Whatever brutality the world saw after the ISIS take over of Iraq and Syria, when the late ISIS leader Abu Bakr al-Baghdadi declared his caliphate June 30, 2014, the Saudis routinely perform amputations and beheadings in the public square for various kinds of c rimes against the Saudi Kingdom. Bin Salman has been a particularly brutal leader, offering no apologies and only denials, especially in Khashoggi’s case because it involved a Washington Post journalist. Pelosi’s recent revulsion for reports of al-Sadhan’s mistreatment in Saudi custody opens up a can of worms about what really goes on daily inside the Kingdom.

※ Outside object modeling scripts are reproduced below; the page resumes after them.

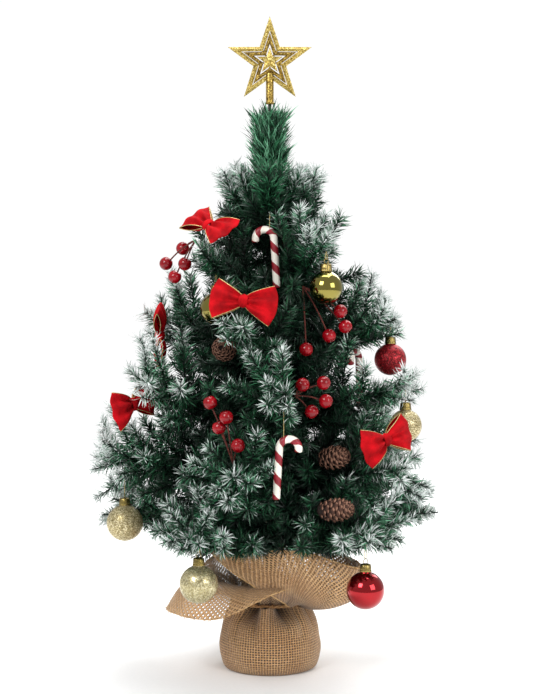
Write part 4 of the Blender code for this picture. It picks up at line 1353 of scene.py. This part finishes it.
def loop_point(side, around, across, seed):
    """A point of one loop of the bow: out from the knot in front, round its end, and back behind."""
    a = 2 * math.pi * around
    out = 0.5 - 0.5 * math.cos(a)
    droop = 1.0 - 0.18 * abs(across) ** 2.2
    x = side * (0.0015 + (BOW_HALF - 0.0018) * out * droop)
    half = 0.5 * (0.0085 + (BOW_HEIGHT - 0.0125) * out**0.8)
    depth = -BOW_DEPTH * math.sin(a) * (0.30 + 0.70 * math.sin(math.pi * min(1.0, out * 0.8 + 0.1)))
    pleat = PLEAT_DEPTH * math.cos(math.pi * 2.5 * across + seed)
    pleat *= (0.35 + 0.65 * (1 - out)) * min(1.0, out * 4 + 0.1)
    curl = 0.0020 * across * math.sin(seed * 3 + side)
    z = across * half + 0.0012 * side * math.sin(seed * 2) * out
    return Vector((x, depth * (1 - 0.25 * across**2) + pleat + curl * out, z))


for index, (bow_name, turns) in enumerate(BOW_TURNS.items()):
    place = facing(bow_name, *turns)
    bm = bmesh.new()
    edge_bm = bmesh.new()
    for side in (-1, 1):
        seed = index * 1.3 + side * 0.7
        across = [2 * k / ACROSS_STEPS - 1 for k in range(ACROSS_STEPS + 1)]
        around = [i / LOOP_STEPS for i in range(LOOP_STEPS + 1)]
        grid = [[bm.verts.new(place @ loop_point(side, u, v, seed)) for v in across] for u in around]
        for one, two in zip(grid, grid[1:]):
            for k in range(ACROSS_STEPS):
                corners = (one[k], two[k], two[k + 1], one[k + 1])
                bm.faces.new(corners if side > 0 else corners[::-1])
        for k in (0, ACROSS_STEPS):
            tube_into(edge_bm, [line[k].co for line in grid], EDGE_WIRE, 6)
    # The knot: a short band of ribbon round the pinched middle.
    knot_rows = []
    for t in (k / 4 - 1 for k in range(9)):
        row = []
        for i in range(KNOT_SIDES):
            a = 2 * math.pi * i / KNOT_SIDES
            size = (1.0 - 0.30 * t**2) * (1 + 0.07 * math.cos(3 * math.pi * t + i))
            point = (KNOT_HALF * t, KNOT_DEPTH * math.cos(a) * size, KNOT_HEIGHT * math.sin(a) * size)
            row.append(bm.verts.new(place @ Vector(point)))
        knot_rows.append(row)
    for one, two in zip(knot_rows, knot_rows[1:]):
        skin(bm, two, one)
    for face in bm.faces:
        face.smooth = True
    bow = piece_of(bm, f"{bow_name}_ribbon", velvet, outwards=False)
    thickened(bow, RIBBON, 0.0)
    edge = piece_of(edge_bm, f"{bow_name}_edge_wire", thread_gold)
    body = body_of(bow_name)
    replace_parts(bow, bow_name)
    for piece in (bow, edge):
        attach(piece, body)

# ---- The berry picks ----
# Foam beads dipped in dark red lacquer, each on a paper-wrapped wire, twisted together into a pick.
# The lacquer is thick and glossy, and pulls to a dimple at the bottom of each bead.
BERRY_RADIUS = 0.0062
BERRY_STEM = 0.0007
BOTTOM_DIMPLE, TOP_DIMPLE = 0.0010, 0.0006
lacquer, tree = new_material(
    "dipped_red_lacquer", Roughness=0.14, Specular_IOR_Level=0.34, Coat_Weight=0.12, Coat_Roughness=0.04
)
pool = grained(tree, 140.0, 3.0)
dress(tree, ramp(tree, pool, (0.3, "#6d020a"), (0.55, "#900614"), (0.8, "#ac0e1c")), pool, 0.15, 0.0004)
# Brown crepe paper wound on thin wire.
paper_wire, tree = new_material("paper_wrapped_wire", Roughness=0.85)
dress(tree, ramp(tree, grained(tree, 500.0), (0.3, "#3b1210"), (0.7, "#6a2a1c")))


def bead_centres(mesh, radius):
    """The centres of the beads in a pick: the points that many of its triangles are one radius away from."""
    votes = []
    mesh.calc_loop_triangles()
    for triangle in mesh.loop_triangles:
        a, b, c = (mesh.vertices[i].co for i in triangle.vertices)
        ab, ac = b - a, c - a
        normal = ab.cross(ac)
        if normal.length < 1e-12:
            continue
        middle = ac.length_squared * normal.cross(ab) + ab.length_squared * ac.cross(normal)
        middle /= 2 * normal.length_squared
        if middle.length < radius:
            votes.append(a + middle - normal.normalized() * math.sqrt(radius**2 - middle.length_squared))
    found = []
    for vote in votes:
        near = [v for v in votes if (v - vote).length < 0.0004]
        if len(near) > 12 and all((vote - f).length > radius for f in found):
            found.append(sum(near, Vector()) / len(near))
    return found


for sprig_name in sorted(name for name in nodes if name.startswith("berry_sprig")):
    body = body_of(sprig_name)
    foot, _, _, tip = limb_frame(body[5:])
    sprig_mesh = nodes[sprig_name].data
    along = (tip - foot).normalized()
    # The pick starts where its CAD solid is nearest to its branch.
    away = {v: (v.co - foot) - (v.co - foot).dot(along) * along for v in sprig_mesh.vertices}
    root = min(away, key=lambda v: away[v].length).co.copy()
    bm = bmesh.new()
    stem_bm = bmesh.new()
    for centre in bead_centres(sprig_mesh, BERRY_RADIUS):
        hang = (root - centre).normalized()
        turn = hang.to_track_quat("Z", "Y").to_matrix()
        bead = bmesh.ops.create_uvsphere(bm, u_segments=28, v_segments=18, radius=BERRY_RADIUS)
        for vertex in bead["verts"]:
            polar = vertex.co.z / BERRY_RADIUS
            dimple = BOTTOM_DIMPLE * smooth(0.90, 1.0, -polar) + TOP_DIMPLE * smooth(0.86, 1.0, polar)
            vertex.co = centre + turn @ (vertex.co * (1 - dimple / BERRY_RADIUS))
        middle = (root + centre) / 2 + Vector((0, 0, 0.10 * (root - centre).length))
        end = centre + hang * BERRY_RADIUS * 0.9
        bend = [root.lerp(middle, t).lerp(middle.lerp(end, t), t) for t in (i / 10 for i in range(11))]
        tube_into(stem_bm, bend, BERRY_STEM, 7)
    for face in bm.faces:
        face.smooth = True
    berries = piece_of(bm, f"{sprig_name}_beads", lacquer)
    stems = piece_of(stem_bm, f"{sprig_name}_stems", paper_wire)
    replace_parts(berries, sprig_name)
    for piece in (berries, stems):
        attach(piece, body)

# ---- The cones ----
# Small real larch cones, dried open: woody scales in a spiral round a core, wired on by the middle.
# A scale is dark brown, paler and rough along its thin edge, with a ridge down its back.
CONE_RADIUS = 0.0120
CONE_LENGTH = 0.032
CONE_SCALES = 64
SCALE_TURN = 137.5  # degrees round the cone from one scale to the next
# name: heading and pitch of its tip
CONE_TURNS = {
    "pine_cone_left": (-10.0, 10.0),
    "pine_cone_middle": (53.0, 10.0),
    "pine_cone_right": (80.0, 5.0),
}
cone_wood, tree = new_material("dried_cone_scale", Roughness=0.8)
edge = add(tree, "ShaderNodeAttribute", attribute_name="edge").outputs["Fac"]
bark = grained(tree, 380.0, 4.0)
tone = maths(tree, "MULTIPLY_ADD", bark, 0.4, edge)
# The edge itself is worn pale: the last colour starts at once where the third one ends.
browns = ramp(tree, tone, (0.15, "#1c0f0a"), (0.6, "#3a2118"), (0.95, "#5d3a2a"), (0.951, "#8a6450"))
dress(tree, browns, bark, 0.5, 0.0005)


def cone_width(t):
    """The cone's outer radius, t of the way from its stalk to its tip."""
    return CONE_RADIUS * math.sin(math.pi * (0.14 + 0.80 * t)) ** 0.7


def scale_into(bm, place, size, edge_layer):
    """Adds one scale: a cupped tongue that widens from its root, thin at its edge."""
    rows = []
    for reach, half in ((0.0, 0.16), (0.45, 0.34), (0.8, 0.42), (1.0, 0.26)):
        row = []
        for across in (-1.0, -0.5, 0.0, 0.5, 1.0):
            for under in (0, 1):
                cup = 0.16 * across**2 + 0.10 * reach**2
                thick = 0.10 * (1 - 0.6 * reach) * (1 - 0.7 * abs(across))
                z = cup - under * (thick + 0.02) + (0.05 * (1 - abs(across)) if not under else 0.0)
                point = Vector((half * across, reach * (1 - 0.10 * across**2), z)) * size
                vertex = bm.verts.new(place @ point)
                vertex[edge_layer] = smooth(0.35, 1.0, reach) * (0.55 + 0.45 * abs(across))
                row.append(vertex)
        rows.append(row)
    # A row runs over and under by turns, so a ring goes out by the even corners and back by the odd.
    rings = [[*row[0::2], *row[9:0:-2]] for row in rows]
    for one, two in zip(rings, rings[1:]):
        skin(bm, one, two)
    for ring, flip in ((rings[0], False), (rings[-1], True)):
        for k in range(4):
            quad = (ring[k], ring[k + 1], ring[8 - k], ring[9 - k])
            bm.faces.new(quad if flip else quad[::-1])


for cone_name, (heading, pitch) in CONE_TURNS.items():
    place = facing(cone_name, heading, pitch) @ Matrix.Rotation(math.radians(90), 4, "X")
    bm = bmesh.new()
    edge_layer = bm.verts.layers.float.new("edge")
    core = [(0.0, -CONE_LENGTH / 2)]
    core += [(0.52 * cone_width(t), CONE_LENGTH * (t - 0.5)) for t in (0.08, 0.25, 0.5, 0.75, 0.92)]
    core += [(0.0, CONE_LENGTH * 0.46)]
    turned_into(bm, core, 14)
    bmesh.ops.transform(bm, matrix=place, verts=bm.verts)
    for i in range(CONE_SCALES):
        t = (i + 0.5) / CONE_SCALES
        reach = cone_width(t)
        root = Vector((0, 0.38 * reach, CONE_LENGTH * (t * 0.92 - 0.46)))
        stand = Matrix.Translation(root) @ Matrix.Rotation(math.radians(28 + 46 * t), 4, "X")
        spin = Matrix.Rotation(math.radians(SCALE_TURN) * i, 4, "Z")
        scale_into(bm, place @ spin @ stand, 0.78 * reach + 0.001, edge_layer)
    cone = piece_of(bm, cone_name.replace("pine_cone", "cone_scales"), cone_wood)
    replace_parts(cone, cone_name)
    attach(cone, body_of(cone_name))
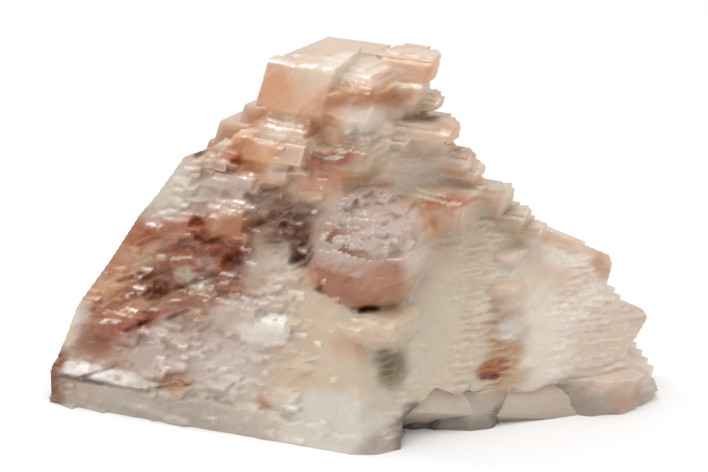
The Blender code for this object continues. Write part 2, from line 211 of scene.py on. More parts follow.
def alongFlow(x, z):
    return x * flow["along"][0] + z * flow["along"][1], x * flow["acrossIt"][0] + z * flow["acrossIt"][1]


plainStone = {"body": "cream", "stain": "tan", "strength": 0.3, "frost": 0.4}


# what the stone looks like at places of the near face: body colour, stain colour, strength, frost
def zoneLook(x, z):
    x, z = (np.atleast_1d(np.asarray(values, dtype=float)) for values in (x, z))
    body, stain = (np.tile(tint(plainStone[name]), (len(x), 1)) for name in ("body", "stain"))
    strength, frost = (np.full(len(x), plainStone[name]) for name in ("strength", "frost"))
    soft = zoneEdge["soft"]
    for number, (zoneX, zoneZ, reachX, reachZ, *look) in enumerate(zones):
        reach = np.hypot((x - zoneX) / reachX, (z - zoneZ) / reachZ)
        near = reach < zoneEdge["limit"]
        if not near.any():
            continue
        bodyName, stainName, howStained, howFrosted = look
        seed = number * cloudSeeds["zoneStep"]
        ragged = waver(*alongFlow(x[near], z[near]), zoneEdge["grain"], seed, zoneEdge["wobble"])
        weight = smooth(1 + soft, 1 - soft, reach[near] + ragged)
        body[near] += weight[:, None] * (tint(bodyName) - body[near])
        stain[near] += weight[:, None] * (tint(stainName) - stain[near])
        strength[near] += weight * (howStained - strength[near])
        frost[near] += weight * (howFrosted - frost[near])
    return body, stain, strength, frost


# seed rhombs: one cube each, worked in edit mode; copies are stretched between the bevels
seedSide = 6.0
bevelRoom = 0.9
seedKinds = {
    "crisp": {"strip": 0.35, "bevel": 0.06, "segments": 1},
    "bright": {"strip": 1.15, "bevel": 0.16, "segments": 2},
    "soft": {"strip": 0.6, "bevel": 0.35, "segments": 2},
    "worn": {"strip": 1.4, "bevel": 1.2, "segments": 3},
}


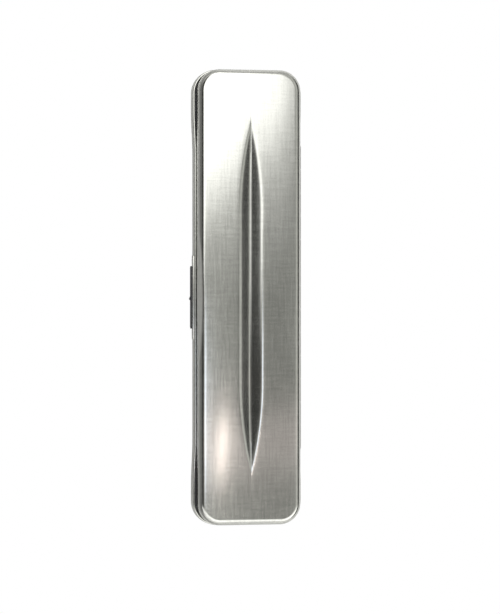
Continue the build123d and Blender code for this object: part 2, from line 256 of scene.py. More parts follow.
def node_maker(tree):
    """A helper that adds a node to a tree, with its settings, and sets or links its inputs."""

    def node(kind, inputs=None, **settings):
        made = tree.nodes.new(kind)
        for key, value in settings.items():
            setattr(made, key, value)
        for key, value in (inputs or {}).items():
            if isinstance(value, bpy.types.NodeSocket):
                tree.links.new(value, made.inputs[key])
            else:
                made.inputs[key].default_value = value
        return made

    return node


def shader(name):
    """A new material with its Principled shader and helpers that add nodes and link them to it."""
    material = bpy.data.materials.new(name)
    material.use_nodes = True
    tree = material.node_tree
    surface = tree.nodes["Principled BSDF"]

    def link(source, socket):
        tree.links.new(source, surface.inputs[socket])

    return material, surface, node_maker(tree), link


def brushed_metal(name, colour, roughness, pitch, spread, depth):
    """Satin metal: fine lengthwise brush lines crossed by fainter ones, a fine grain between them,
    and a slow drift of tone and gloss from handling."""
    material, surface, node, link = shader(name)
    surface.inputs["Metallic"].default_value = 1.0
    where = node("ShaderNodeTexCoord").outputs["Object"]

    def noise(scale, detail):
        stretched = node("ShaderNodeMapping", {"Vector": where, "Scale": scale}).outputs["Vector"]
        made = node(
            "ShaderNodeTexNoise",
            {"Vector": stretched, "Scale": 1.0, "Detail": detail, "Roughness": 0.65},
        )
        return made.outputs["Fac"]

    def mixed(share, first, second):
        made = node("ShaderNodeMix", {"Factor": share, "A": first, "B": second}, data_type="FLOAT")
        return made.outputs["Result"]

    def ranged(value, low, high, start, end):
        return node(
            "ShaderNodeMapRange",
            {"Value": value, "From Min": low, "From Max": high, "To Min": start, "To Max": end},
        ).outputs["Result"]

    lines = noise((pitch / 14, pitch, pitch), 3.0)
    crossed = noise((pitch, pitch / 10, pitch / 10), 3.0)
    grain = noise((pitch * 1.7, pitch * 1.7, pitch * 1.7), 2.0)
    weave = mixed(0.42, lines, crossed)
    both = mixed(0.3, weave, grain)
    drift = noise((30.0, 45.0, 45.0), 2.0)
    tone = ranged(both, 0.38, 0.62, 1.0 - spread, 1.0 + spread)
    wash = ranged(drift, 0.3, 0.7, 0.98, 1.02)
    shade = node("ShaderNodeMath", {0: tone, 1: wash}, operation="MULTIPLY").outputs["Value"]
    tint = node("ShaderNodeVectorMath", {0: colour, "Scale": shade}, operation="SCALE")
    link(tint.outputs["Vector"], "Base Color")
    worn = mixed(0.35, both, drift)
    link(ranged(worn, 0.35, 0.65, roughness - 0.03, roughness + 0.04), "Roughness")
    bump = node("ShaderNodeBump", {"Height": both, "Strength": depth, "Distance": 0.00005})
    link(bump.outputs["Normal"], "Normal")
    return material


def arc_steps(count, start=0.0, end=90.0):
    """Evenly spaced angles in radians."""
    return [math.radians(start + (end - start) * k / count) for k in range(count + 1)]


def base_profile():
    """Steps from the floor's edge up the outside, over the rolled mouth and down the inside."""
    lip = SHEET / 2
    steps = []
    for a in arc_steps(12)[1:]:
        steps.append(ring(BASE_BEND * (1 - math.sin(a)), BASE_BEND * (1 - math.cos(a))))
    for share in (0.35, 0.7):
        steps.append(ring(0.0, BASE_BEND + share * (BASE_TOP - lip - BASE_BEND)))
    for a in arc_steps(5):
        steps.append(ring(lip * (1 - math.cos(a)), BASE_TOP - lip * (1 - math.sin(a))))
    for a in arc_steps(4):
        steps.append(ring(SHEET - lip * (1 - math.sin(a)), BASE_TOP - lip * (1 - math.cos(a))))
    bend = BASE_BEND - SHEET
    for share in (0.4, 0.8):
        steps.append(ring(SHEET, BASE_TOP - lip - share * (BASE_TOP - lip - BASE_BEND)))
    for a in arc_steps(12):
        steps.append(ring(SHEET + bend * (1 - math.cos(a)), SHEET + bend * (1 - math.sin(a))))
    return steps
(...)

President Joe Biden has been feuding with Russia and China since taking office, citing human rights abuses with 44-year-old Russian dissident Alexi Navalny and alleged genocide by Beijing of Muslim Uyghurs in Xinjiang province. Now Pelosi wants sanctions against the Kingdom.

Biden has, as commander-in-chief, to pick his battles wisely, not alienating important U.S. adversaries and allies alike. If Biden, or in the past Trump, listened to Pelosi, the U.S. would have no cooperation with adversaries or traditional allies. Saudi’s internal ways of dealing with criminals, terrorists or petty criminals is an internal matter, not one subject to scrutiny by the U.S. press. Whatever happened to Khashoggi at Saudi’s Instanbul embassy, the U.S. can’t suddenly break off diplomatic relations with the Kingdom, when the Saudi government has been a close partner in fighting terror since Sept. 11, 2001. Whether 15 of the 19 Sept. 11 terrorists hailed from Saudi Arabia or not, the U.S. can’t take terrorist actions out on sovereign states because U.S. intel agencies were asleep at the switch. Saudi Arabia has been a staunch ally of the United States since before WW II.

Pelosi woke up to concerns that the Kingdom denies the U.S. Bill of Rights to its citizens. “Deeply concerned with allegations of torture in detention of aid worker Abdulrahman al-Sadhan. His sentencing continues Saudi Arabia’s assault on freedom of expression, Pelosi said. His sentencing continues Saudi Arabia’s assault on the freedom of expression,” Pelosi said. Where was Pelosi when the U.S. routinely practiced “enhance interrogation techniques” in U.S. military-controlled Iraq-based Abu Gharaib prison or Guantanamo Bay, Cuba. In both settings, the Bush administration routinely “tortured” prisoners, calling the actions necessary “enhanced interrogation techniques,” practiced for the noble purpose by the Bush administration of extracting actionable intelligence out of battlefield detainees. Bush claimed the Geneva Convention didn’t apply because the prisoners did not fight for sovereign states.

Pelosi’s misplaced concerns about what goes on internally in Saudi Arabia’s administration of justice shows why the Biden has made such a mess out U.S. foreign policy. “We are very worried about my brother’s safety & health, deteriorating under torture in Saudi detention, while we remain completely deprived of any contact with him,” said Areej al-Sadhan, al Sadhan’s sister wrote on Twitter. But whatever happens behind closed doors in Saudi Arabia, Russia, China or any other country, the U.S. certainly didn’t share to the world what happened in Guantanamo Bay, Abu Gharaib or any other CIA black site. Pelosi’s concerns about Saudi human rights abuses should be kept away from the media where the press sensationalizes every human rights abuse outside the United States. Biden officials have been quick to condemn U.S. enemies without looking at what happens at home.